> [GIVEN REQUEST]
Locate each line with the string "context" in the listing below and copy it.

^^^^

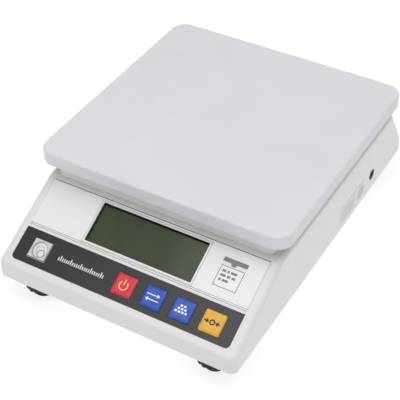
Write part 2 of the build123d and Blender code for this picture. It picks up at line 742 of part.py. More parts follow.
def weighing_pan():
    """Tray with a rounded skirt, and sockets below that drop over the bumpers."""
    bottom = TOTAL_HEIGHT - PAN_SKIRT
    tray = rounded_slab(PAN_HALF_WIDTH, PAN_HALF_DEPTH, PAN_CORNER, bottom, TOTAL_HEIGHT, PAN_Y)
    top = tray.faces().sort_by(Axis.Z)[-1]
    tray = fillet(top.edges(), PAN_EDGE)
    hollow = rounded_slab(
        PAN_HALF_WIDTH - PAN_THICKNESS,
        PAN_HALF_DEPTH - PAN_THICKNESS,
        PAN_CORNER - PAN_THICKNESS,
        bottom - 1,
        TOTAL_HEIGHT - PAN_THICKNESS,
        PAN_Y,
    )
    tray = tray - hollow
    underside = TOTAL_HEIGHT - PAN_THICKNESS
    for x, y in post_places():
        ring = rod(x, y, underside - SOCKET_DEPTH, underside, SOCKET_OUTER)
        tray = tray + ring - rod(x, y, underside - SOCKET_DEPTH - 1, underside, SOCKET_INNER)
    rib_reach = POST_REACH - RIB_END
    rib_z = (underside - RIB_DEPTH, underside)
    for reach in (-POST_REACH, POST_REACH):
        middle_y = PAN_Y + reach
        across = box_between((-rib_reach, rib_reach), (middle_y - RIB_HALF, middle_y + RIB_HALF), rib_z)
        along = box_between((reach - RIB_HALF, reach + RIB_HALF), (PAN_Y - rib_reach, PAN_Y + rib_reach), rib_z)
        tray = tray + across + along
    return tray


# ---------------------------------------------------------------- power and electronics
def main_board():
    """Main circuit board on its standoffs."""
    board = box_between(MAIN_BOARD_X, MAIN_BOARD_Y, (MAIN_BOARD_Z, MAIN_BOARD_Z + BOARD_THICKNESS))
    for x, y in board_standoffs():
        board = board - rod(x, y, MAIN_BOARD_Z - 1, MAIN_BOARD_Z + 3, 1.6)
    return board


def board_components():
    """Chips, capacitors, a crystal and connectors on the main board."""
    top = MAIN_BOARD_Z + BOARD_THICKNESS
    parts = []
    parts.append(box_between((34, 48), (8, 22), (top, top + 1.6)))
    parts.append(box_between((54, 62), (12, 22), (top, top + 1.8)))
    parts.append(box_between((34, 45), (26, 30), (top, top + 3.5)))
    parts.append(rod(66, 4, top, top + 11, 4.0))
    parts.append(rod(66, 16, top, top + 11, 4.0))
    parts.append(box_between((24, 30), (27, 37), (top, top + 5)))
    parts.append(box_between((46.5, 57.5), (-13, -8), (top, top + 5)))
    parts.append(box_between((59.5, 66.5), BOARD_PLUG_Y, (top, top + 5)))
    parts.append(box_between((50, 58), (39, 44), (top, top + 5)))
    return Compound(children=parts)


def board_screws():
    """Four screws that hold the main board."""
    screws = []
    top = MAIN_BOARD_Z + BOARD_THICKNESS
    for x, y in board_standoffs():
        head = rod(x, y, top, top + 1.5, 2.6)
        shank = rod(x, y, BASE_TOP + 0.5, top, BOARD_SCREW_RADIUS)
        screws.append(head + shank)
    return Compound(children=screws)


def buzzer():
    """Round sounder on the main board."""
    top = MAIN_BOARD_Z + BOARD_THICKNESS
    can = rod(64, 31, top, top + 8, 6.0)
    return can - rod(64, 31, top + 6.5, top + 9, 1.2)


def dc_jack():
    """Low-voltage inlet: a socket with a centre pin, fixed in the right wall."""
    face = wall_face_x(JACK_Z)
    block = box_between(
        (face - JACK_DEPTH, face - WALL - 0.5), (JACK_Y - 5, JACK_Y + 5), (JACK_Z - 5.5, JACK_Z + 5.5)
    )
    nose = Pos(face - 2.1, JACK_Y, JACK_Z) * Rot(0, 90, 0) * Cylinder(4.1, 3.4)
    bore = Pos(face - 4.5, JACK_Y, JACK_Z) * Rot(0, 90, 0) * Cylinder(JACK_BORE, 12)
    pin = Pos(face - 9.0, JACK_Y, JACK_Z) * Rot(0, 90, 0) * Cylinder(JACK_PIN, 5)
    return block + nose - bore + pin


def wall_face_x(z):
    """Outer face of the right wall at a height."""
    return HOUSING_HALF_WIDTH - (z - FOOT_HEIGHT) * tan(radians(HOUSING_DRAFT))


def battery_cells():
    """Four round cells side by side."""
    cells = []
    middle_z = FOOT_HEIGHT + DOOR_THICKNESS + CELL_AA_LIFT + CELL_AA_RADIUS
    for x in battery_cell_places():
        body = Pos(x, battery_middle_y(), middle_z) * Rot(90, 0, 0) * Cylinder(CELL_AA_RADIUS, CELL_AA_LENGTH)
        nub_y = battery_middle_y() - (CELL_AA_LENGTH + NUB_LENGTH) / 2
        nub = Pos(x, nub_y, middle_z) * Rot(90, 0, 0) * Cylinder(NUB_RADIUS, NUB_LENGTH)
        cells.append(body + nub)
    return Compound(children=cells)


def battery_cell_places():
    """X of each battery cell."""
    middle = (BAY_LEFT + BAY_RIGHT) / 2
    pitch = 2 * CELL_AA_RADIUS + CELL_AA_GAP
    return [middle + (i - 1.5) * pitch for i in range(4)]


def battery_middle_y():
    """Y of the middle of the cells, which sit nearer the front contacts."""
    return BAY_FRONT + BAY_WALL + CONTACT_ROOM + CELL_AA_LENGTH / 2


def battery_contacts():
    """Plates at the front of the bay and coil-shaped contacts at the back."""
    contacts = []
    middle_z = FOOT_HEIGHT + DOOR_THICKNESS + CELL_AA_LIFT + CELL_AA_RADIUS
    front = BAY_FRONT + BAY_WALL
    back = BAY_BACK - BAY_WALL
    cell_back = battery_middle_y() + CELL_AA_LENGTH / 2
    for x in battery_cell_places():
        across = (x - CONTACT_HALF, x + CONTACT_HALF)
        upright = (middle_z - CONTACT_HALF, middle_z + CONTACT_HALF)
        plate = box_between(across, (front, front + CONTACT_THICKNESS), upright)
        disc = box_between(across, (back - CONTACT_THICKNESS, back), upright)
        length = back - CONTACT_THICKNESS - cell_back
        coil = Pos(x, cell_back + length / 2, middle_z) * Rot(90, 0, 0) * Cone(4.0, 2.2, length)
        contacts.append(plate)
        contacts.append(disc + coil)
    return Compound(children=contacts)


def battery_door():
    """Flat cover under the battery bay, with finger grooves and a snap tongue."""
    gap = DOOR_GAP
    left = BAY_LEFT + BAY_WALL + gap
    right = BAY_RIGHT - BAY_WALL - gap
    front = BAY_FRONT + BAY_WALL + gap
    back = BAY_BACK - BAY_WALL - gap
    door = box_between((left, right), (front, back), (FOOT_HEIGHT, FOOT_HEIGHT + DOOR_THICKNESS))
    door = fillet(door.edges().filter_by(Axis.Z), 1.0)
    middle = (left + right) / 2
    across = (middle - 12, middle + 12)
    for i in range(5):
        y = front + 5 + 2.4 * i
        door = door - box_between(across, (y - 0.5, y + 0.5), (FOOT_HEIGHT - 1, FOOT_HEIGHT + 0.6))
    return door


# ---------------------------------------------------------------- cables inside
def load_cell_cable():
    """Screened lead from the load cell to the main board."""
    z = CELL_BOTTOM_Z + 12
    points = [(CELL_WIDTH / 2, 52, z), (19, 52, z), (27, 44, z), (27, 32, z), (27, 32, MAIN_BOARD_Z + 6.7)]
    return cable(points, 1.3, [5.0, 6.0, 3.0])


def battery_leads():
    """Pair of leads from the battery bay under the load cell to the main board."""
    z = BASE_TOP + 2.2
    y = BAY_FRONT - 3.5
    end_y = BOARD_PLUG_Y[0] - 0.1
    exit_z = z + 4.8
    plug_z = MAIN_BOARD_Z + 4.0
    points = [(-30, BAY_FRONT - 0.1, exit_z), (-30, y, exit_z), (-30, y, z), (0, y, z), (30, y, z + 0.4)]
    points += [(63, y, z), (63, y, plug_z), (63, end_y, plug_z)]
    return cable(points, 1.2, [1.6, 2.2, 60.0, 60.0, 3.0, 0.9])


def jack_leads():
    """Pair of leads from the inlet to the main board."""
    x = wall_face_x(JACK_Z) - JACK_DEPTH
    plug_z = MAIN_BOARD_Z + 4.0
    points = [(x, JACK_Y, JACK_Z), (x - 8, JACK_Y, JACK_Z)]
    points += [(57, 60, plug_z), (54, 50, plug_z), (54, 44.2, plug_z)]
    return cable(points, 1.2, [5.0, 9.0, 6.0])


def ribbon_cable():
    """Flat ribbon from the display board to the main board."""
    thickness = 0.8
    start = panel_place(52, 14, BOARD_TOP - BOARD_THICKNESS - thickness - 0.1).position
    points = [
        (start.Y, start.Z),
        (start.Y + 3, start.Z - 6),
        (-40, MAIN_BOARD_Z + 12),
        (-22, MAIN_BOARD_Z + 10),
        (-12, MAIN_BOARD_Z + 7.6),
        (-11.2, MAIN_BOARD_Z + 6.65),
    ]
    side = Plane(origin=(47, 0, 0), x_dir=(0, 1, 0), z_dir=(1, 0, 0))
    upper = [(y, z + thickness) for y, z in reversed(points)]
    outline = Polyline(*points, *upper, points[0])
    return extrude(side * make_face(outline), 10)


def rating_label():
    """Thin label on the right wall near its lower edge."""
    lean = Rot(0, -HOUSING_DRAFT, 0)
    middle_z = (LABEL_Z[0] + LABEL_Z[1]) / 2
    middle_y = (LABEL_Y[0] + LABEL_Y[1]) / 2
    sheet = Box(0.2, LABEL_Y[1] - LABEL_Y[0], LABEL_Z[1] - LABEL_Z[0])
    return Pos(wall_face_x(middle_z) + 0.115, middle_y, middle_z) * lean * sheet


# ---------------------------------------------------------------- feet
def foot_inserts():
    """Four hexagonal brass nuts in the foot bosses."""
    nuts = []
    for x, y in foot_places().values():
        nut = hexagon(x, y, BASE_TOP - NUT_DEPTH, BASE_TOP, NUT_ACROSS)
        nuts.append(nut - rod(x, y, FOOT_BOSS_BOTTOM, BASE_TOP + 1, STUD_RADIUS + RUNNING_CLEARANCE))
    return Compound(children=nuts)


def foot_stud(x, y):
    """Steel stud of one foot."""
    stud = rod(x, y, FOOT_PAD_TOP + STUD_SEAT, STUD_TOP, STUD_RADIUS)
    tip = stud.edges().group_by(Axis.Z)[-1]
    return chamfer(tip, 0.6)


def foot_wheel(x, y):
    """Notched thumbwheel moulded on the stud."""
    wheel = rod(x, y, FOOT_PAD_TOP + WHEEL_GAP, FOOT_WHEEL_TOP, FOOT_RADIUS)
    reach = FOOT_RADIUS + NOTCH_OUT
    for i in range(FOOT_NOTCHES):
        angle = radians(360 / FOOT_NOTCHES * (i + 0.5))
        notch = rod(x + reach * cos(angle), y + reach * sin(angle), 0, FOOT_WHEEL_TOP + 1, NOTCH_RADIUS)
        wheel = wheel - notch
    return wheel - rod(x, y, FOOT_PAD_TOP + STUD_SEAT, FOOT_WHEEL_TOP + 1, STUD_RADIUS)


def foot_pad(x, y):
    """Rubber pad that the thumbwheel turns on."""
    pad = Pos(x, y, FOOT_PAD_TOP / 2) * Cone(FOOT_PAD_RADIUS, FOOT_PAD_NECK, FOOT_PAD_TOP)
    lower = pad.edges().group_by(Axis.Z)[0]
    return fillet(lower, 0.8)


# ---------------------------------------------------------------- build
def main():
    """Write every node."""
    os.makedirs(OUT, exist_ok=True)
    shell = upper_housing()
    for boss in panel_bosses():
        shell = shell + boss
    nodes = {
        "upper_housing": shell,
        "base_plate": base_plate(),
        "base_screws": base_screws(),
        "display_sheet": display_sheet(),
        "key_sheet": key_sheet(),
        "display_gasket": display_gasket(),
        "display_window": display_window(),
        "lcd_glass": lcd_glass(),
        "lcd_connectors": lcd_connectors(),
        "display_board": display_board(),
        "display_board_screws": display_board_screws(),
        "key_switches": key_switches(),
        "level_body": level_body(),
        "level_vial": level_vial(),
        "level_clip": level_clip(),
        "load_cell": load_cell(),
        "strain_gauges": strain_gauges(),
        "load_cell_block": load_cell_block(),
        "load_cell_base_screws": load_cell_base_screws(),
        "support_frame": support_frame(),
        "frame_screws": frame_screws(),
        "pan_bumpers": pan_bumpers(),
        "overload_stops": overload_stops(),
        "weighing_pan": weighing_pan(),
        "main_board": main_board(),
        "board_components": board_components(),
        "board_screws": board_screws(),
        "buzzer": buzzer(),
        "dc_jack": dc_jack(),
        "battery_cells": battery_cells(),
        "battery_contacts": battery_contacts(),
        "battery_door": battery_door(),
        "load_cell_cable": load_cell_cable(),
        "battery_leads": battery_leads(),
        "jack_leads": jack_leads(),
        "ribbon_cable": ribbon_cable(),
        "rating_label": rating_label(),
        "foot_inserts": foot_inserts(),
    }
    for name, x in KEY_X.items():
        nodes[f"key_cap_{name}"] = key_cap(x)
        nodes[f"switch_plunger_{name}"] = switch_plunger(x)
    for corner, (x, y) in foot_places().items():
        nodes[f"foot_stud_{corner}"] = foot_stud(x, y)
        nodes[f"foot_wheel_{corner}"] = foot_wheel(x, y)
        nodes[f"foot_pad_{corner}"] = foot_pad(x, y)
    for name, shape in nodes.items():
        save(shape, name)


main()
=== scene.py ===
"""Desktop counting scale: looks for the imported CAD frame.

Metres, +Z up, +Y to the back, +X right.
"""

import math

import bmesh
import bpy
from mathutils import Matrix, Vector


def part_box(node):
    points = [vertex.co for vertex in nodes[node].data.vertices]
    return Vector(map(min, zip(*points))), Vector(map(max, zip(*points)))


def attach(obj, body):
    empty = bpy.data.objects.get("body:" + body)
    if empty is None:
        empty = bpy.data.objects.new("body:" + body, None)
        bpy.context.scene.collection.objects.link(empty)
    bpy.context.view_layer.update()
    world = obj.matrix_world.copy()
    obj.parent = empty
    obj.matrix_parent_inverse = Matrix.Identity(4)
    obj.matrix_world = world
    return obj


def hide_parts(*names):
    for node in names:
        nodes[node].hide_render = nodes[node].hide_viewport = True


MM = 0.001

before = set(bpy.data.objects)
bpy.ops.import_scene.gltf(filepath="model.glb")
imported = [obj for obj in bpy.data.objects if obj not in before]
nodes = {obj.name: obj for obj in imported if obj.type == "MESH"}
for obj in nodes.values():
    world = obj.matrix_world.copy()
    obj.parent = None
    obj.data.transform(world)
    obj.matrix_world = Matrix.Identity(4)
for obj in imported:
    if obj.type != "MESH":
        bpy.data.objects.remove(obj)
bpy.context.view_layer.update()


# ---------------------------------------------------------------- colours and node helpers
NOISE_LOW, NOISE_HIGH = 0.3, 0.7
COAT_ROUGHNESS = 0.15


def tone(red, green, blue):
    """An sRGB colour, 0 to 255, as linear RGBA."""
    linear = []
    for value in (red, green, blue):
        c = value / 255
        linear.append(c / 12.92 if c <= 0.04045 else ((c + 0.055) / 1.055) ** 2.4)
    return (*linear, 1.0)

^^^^

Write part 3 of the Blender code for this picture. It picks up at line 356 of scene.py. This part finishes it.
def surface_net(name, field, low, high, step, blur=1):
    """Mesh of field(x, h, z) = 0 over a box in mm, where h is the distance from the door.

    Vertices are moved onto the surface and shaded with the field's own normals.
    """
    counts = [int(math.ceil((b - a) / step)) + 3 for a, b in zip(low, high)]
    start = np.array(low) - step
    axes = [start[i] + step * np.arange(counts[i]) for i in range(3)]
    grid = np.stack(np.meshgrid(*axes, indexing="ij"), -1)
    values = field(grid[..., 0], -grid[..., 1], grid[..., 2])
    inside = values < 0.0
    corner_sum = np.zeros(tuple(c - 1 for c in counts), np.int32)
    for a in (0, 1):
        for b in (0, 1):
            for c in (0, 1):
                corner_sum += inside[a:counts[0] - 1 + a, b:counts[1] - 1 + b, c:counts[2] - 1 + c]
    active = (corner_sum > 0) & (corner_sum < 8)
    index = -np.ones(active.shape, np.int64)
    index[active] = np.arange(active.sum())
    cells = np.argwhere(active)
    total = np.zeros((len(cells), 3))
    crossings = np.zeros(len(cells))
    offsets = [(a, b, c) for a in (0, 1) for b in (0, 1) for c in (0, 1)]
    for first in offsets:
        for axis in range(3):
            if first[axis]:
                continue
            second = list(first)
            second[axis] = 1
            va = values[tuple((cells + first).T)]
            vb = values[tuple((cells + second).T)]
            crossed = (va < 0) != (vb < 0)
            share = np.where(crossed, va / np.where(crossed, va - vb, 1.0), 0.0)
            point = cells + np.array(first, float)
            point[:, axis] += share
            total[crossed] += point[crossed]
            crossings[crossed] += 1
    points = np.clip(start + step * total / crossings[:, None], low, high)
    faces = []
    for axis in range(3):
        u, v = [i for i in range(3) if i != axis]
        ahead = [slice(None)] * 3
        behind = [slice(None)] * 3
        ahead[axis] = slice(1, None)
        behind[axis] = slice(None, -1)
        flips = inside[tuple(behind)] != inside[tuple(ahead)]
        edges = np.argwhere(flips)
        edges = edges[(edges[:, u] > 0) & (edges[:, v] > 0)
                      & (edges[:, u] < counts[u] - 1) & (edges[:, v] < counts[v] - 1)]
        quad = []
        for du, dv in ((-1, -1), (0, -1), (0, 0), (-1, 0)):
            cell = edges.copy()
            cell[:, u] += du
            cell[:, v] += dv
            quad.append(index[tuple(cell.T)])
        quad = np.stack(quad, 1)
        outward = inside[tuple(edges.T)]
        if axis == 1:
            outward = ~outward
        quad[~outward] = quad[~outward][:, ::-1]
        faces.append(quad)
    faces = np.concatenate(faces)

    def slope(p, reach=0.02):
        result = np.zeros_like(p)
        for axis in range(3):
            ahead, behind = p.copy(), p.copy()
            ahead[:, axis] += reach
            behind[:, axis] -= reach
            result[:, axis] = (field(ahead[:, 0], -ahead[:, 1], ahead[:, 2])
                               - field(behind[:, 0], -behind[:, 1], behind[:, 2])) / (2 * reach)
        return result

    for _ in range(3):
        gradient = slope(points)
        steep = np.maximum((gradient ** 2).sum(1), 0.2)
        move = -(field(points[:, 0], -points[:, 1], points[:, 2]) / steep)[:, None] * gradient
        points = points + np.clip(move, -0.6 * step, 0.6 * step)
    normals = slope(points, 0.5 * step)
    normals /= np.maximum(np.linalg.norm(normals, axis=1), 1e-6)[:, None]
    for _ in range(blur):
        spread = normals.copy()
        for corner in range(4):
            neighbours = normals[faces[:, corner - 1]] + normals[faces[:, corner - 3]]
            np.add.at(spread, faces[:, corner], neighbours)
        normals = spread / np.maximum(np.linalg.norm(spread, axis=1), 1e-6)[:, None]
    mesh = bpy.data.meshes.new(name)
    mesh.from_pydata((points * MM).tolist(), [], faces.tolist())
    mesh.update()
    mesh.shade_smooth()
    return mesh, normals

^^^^

> [SOLUTION TO THE PROBLEM]
        bpy.context.scene.collection.objects.link(empty)
    bpy.context.view_layer.update()
bpy.context.view_layer.update()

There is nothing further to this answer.